What to work on ▸
Repeat each line of the material exactly.

──────────────────────────────

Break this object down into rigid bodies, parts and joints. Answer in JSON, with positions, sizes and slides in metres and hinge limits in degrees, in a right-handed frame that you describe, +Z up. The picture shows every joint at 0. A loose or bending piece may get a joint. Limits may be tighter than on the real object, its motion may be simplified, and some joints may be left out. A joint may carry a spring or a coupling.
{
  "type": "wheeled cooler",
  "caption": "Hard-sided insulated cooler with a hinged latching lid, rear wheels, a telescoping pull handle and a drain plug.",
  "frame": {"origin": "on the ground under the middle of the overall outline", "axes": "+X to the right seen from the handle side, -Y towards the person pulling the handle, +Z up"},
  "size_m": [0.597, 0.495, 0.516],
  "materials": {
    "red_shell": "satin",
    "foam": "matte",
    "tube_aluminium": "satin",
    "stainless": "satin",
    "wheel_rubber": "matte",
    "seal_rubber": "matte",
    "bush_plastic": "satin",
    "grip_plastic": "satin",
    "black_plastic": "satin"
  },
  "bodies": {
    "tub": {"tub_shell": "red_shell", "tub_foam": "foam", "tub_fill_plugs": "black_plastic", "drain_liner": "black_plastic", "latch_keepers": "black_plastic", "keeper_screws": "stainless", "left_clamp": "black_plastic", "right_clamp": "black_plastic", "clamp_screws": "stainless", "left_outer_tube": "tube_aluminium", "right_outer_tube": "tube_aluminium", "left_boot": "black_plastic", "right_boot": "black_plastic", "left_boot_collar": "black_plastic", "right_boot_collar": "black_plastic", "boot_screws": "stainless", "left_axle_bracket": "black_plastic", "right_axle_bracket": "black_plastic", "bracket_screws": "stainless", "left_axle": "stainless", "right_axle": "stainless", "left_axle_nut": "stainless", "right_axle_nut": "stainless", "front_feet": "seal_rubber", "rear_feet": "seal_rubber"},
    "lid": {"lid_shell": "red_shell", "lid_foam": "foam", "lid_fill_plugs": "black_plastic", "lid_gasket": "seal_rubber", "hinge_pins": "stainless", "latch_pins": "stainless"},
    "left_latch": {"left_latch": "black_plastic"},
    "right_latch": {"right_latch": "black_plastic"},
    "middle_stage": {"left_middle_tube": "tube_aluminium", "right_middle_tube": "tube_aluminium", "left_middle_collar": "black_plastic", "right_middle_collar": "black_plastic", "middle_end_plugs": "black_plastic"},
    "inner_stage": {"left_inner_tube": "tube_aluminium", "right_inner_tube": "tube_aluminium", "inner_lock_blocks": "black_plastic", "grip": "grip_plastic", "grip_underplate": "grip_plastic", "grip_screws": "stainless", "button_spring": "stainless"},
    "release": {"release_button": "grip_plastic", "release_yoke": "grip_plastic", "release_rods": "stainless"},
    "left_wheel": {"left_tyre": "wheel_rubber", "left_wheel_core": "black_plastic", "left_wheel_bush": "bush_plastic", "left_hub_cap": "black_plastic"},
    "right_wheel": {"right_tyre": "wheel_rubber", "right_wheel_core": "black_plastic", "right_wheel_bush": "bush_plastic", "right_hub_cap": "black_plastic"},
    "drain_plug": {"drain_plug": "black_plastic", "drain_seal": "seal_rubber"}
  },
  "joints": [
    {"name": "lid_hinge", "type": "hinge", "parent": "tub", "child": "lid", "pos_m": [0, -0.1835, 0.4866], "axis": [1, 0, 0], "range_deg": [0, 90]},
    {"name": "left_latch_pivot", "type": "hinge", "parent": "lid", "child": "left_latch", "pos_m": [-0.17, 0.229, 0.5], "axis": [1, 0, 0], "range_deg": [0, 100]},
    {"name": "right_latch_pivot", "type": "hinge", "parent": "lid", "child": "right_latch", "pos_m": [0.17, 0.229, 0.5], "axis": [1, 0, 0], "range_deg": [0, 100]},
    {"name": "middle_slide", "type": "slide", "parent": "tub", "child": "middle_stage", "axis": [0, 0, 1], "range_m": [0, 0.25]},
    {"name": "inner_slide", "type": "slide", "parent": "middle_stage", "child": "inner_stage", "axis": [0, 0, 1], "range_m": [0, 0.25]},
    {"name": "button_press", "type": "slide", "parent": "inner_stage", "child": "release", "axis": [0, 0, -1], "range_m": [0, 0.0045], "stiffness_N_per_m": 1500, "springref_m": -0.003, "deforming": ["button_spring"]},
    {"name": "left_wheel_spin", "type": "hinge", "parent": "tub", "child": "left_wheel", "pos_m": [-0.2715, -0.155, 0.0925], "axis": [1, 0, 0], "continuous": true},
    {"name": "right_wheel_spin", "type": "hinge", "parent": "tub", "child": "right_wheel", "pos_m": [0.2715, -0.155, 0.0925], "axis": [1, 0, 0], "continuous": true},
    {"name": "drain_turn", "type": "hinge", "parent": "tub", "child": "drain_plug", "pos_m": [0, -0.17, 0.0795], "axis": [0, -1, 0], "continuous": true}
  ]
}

──────────────────────────────

Output of the exercise ▸
Break this object down into rigid bodies, parts and joints. Answer in JSON, with positions, sizes and slides in metres and hinge limits in degrees, in a right-handed frame that you describe, +Z up. The picture shows every joint at 0. A loose or bending piece may get a joint. Limits may be tighter than on the real object, its motion may be simplified, and some joints may be left out. A joint may carry a spring or a coupling.
{
  "type": "wheeled cooler",
  "caption": "Hard-sided insulated cooler with a hinged latching lid, rear wheels, a telescoping pull handle and a drain plug.",
  "frame": {"origin": "on the ground under the middle of the overall outline", "axes": "+X to the right seen from the handle side, -Y towards the person pulling the handle, +Z up"},
  "size_m": [0.597, 0.495, 0.516],
  "materials": {
    "red_shell": "satin",
    "foam": "matte",
    "tube_aluminium": "satin",
    "stainless": "satin",
    "wheel_rubber": "matte",
    "seal_rubber": "matte",
    "bush_plastic": "satin",
    "grip_plastic": "satin",
    "black_plastic": "satin"
  },
  "bodies": {
    "tub": {"tub_shell": "red_shell", "tub_foam": "foam", "tub_fill_plugs": "black_plastic", "drain_liner": "black_plastic", "latch_keepers": "black_plastic", "keeper_screws": "stainless", "left_clamp": "black_plastic", "right_clamp": "black_plastic", "clamp_screws": "stainless", "left_outer_tube": "tube_aluminium", "right_outer_tube": "tube_aluminium", "left_boot": "black_plastic", "right_boot": "black_plastic", "left_boot_collar": "black_plastic", "right_boot_collar": "black_plastic", "boot_screws": "stainless", "left_axle_bracket": "black_plastic", "right_axle_bracket": "black_plastic", "bracket_screws": "stainless", "left_axle": "stainless", "right_axle": "stainless", "left_axle_nut": "stainless", "right_axle_nut": "stainless", "front_feet": "seal_rubber", "rear_feet": "seal_rubber"},
    "lid": {"lid_shell": "red_shell", "lid_foam": "foam", "lid_fill_plugs": "black_plastic", "lid_gasket": "seal_rubber", "hinge_pins": "stainless", "latch_pins": "stainless"},
    "left_latch": {"left_latch": "black_plastic"},
    "right_latch": {"right_latch": "black_plastic"},
    "middle_stage": {"left_middle_tube": "tube_aluminium", "right_middle_tube": "tube_aluminium", "left_middle_collar": "black_plastic", "right_middle_collar": "black_plastic", "middle_end_plugs": "black_plastic"},
    "inner_stage": {"left_inner_tube": "tube_aluminium", "right_inner_tube": "tube_aluminium", "inner_lock_blocks": "black_plastic", "grip": "grip_plastic", "grip_underplate": "grip_plastic", "grip_screws": "stainless", "button_spring": "stainless"},
    "release": {"release_button": "grip_plastic", "release_yoke": "grip_plastic", "release_rods": "stainless"},
    "left_wheel": {"left_tyre": "wheel_rubber", "left_wheel_core": "black_plastic", "left_wheel_bush": "bush_plastic", "left_hub_cap": "black_plastic"},
    "right_wheel": {"right_tyre": "wheel_rubber", "right_wheel_core": "black_plastic", "right_wheel_bush": "bush_plastic", "right_hub_cap": "black_plastic"},
    "drain_plug": {"drain_plug": "black_plastic", "drain_seal": "seal_rubber"}
  },
  "joints": [
    {"name": "lid_hinge", "type": "hinge", "parent": "tub", "child": "lid", "pos_m": [0, -0.1835, 0.4866], "axis": [1, 0, 0], "range_deg": [0, 90]},
    {"name": "left_latch_pivot", "type": "hinge", "parent": "lid", "child": "left_latch", "pos_m": [-0.17, 0.229, 0.5], "axis": [1, 0, 0], "range_deg": [0, 100]},
    {"name": "right_latch_pivot", "type": "hinge", "parent": "lid", "child": "right_latch", "pos_m": [0.17, 0.229, 0.5], "axis": [1, 0, 0], "range_deg": [0, 100]},
    {"name": "middle_slide", "type": "slide", "parent": "tub", "child": "middle_stage", "axis": [0, 0, 1], "range_m": [0, 0.25]},
    {"name": "inner_slide", "type": "slide", "parent": "middle_stage", "child": "inner_stage", "axis": [0, 0, 1], "range_m": [0, 0.25]},
    {"name": "button_press", "type": "slide", "parent": "inner_stage", "child": "release", "axis": [0, 0, -1], "range_m": [0, 0.0045], "stiffness_N_per_m": 1500, "springref_m": -0.003, "deforming": ["button_spring"]},
    {"name": "left_wheel_spin", "type": "hinge", "parent": "tub", "child": "left_wheel", "pos_m": [-0.2715, -0.155, 0.0925], "axis": [1, 0, 0], "continuous": true},
    {"name": "right_wheel_spin", "type": "hinge", "parent": "tub", "child": "right_wheel", "pos_m": [0.2715, -0.155, 0.0925], "axis": [1, 0, 0], "continuous": true},
    {"name": "drain_turn", "type": "hinge", "parent": "tub", "child": "drain_plug", "pos_m": [0, -0.17, 0.0795], "axis": [0, -1, 0], "continuous": true}
  ]
}